The Universe 25 experiment is quite interesting, you can read about it on Wikipedia (https://en.wikipedia.org/wiki/Behavioral_sink) but is quite more interesting if dig the sources: he never expected that his finds are directly applicable to society but that can still be a source of study for similarities and a lot of discussions are about observations and conjectures never expressed in the author paperwork, overpopulation was never reached but technically could be happened only in the control group that had periodical culling (in subsequent experiments, https://pdxscholar.library.pdx.edu/open_access_etds/1429/) and finally is interesting that resources was never considered as a trigger to aberrant behavior, but that was perceived density of the population (crowd can be maintained by sinking "used space" of the colony, not sure but some graph seems to suggest it).

For real "culling programs" we had seen them only when a population is looking for quick wealth gains, usually is a form of "barbaric invasion"...... We can clearly see that in the fall of Rome but also during a lot of European expansion phase and generally on any expansion, Rome first was quite barbaric during his expansion if we just consider that his "founding fathers" were proud of going to abduct other, more civilized, cultures women (https://en.wikipedia.org/wiki/The_Rape_of_the_Sabine_Women).

Modern time give options for more spectacular events and a bit of efficiency thanks to technology, but paradoxically we got less destructive with time, the impact on population of war is constantly declining if we look at statistical relevance: a tribal skirmish that kill a couple of warriors is quite significant because a tribe is 20-40 (10%-5% of the population of the tribe) units but a "total war" like the 2 WW only in extreme cases did the same percentage of damage to a population!

Reality is far from us, we as human need some simplified version of it and we cling to that illusion of understanding that our internalized representation give us!
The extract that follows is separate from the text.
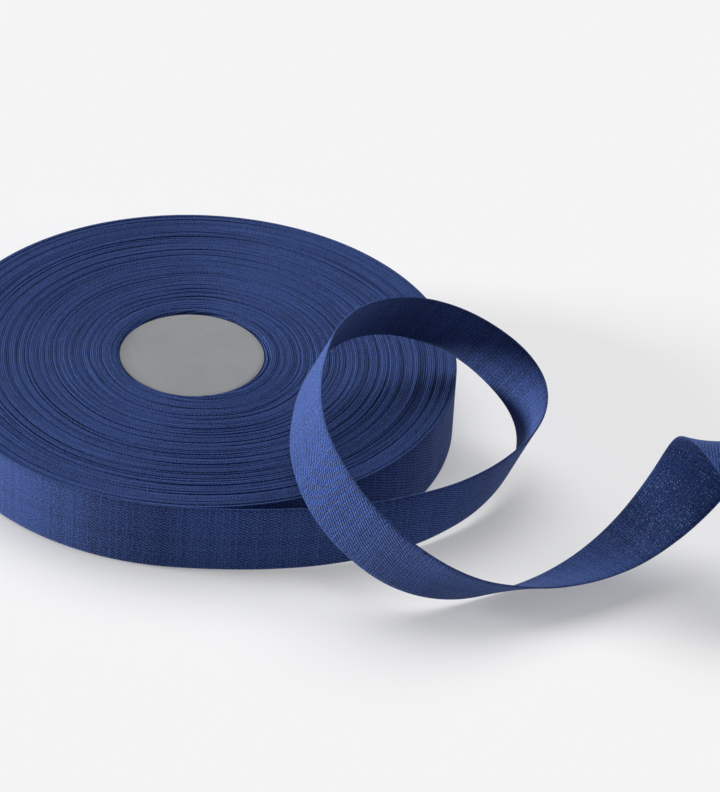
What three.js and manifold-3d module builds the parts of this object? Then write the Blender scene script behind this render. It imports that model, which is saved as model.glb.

Usually humans are quite willing to kill for making their illusion to stand against reality and also often willing to sacrifice themselves to it (voluntary soldiers during 2 WW....), religions usually try to give a representation that is tailored to reduce the worst of our more destructive instincts but almost always after the initial phase a religion become a propaganda machine used.

Politician sell dreams like writers, filmmakers and entertainers that are, if successful, some of the wealthiest professions and to successful sell dreams you must live in it, our society pays them to do so and a lot so we can argue that we collectively want to stay away to reality!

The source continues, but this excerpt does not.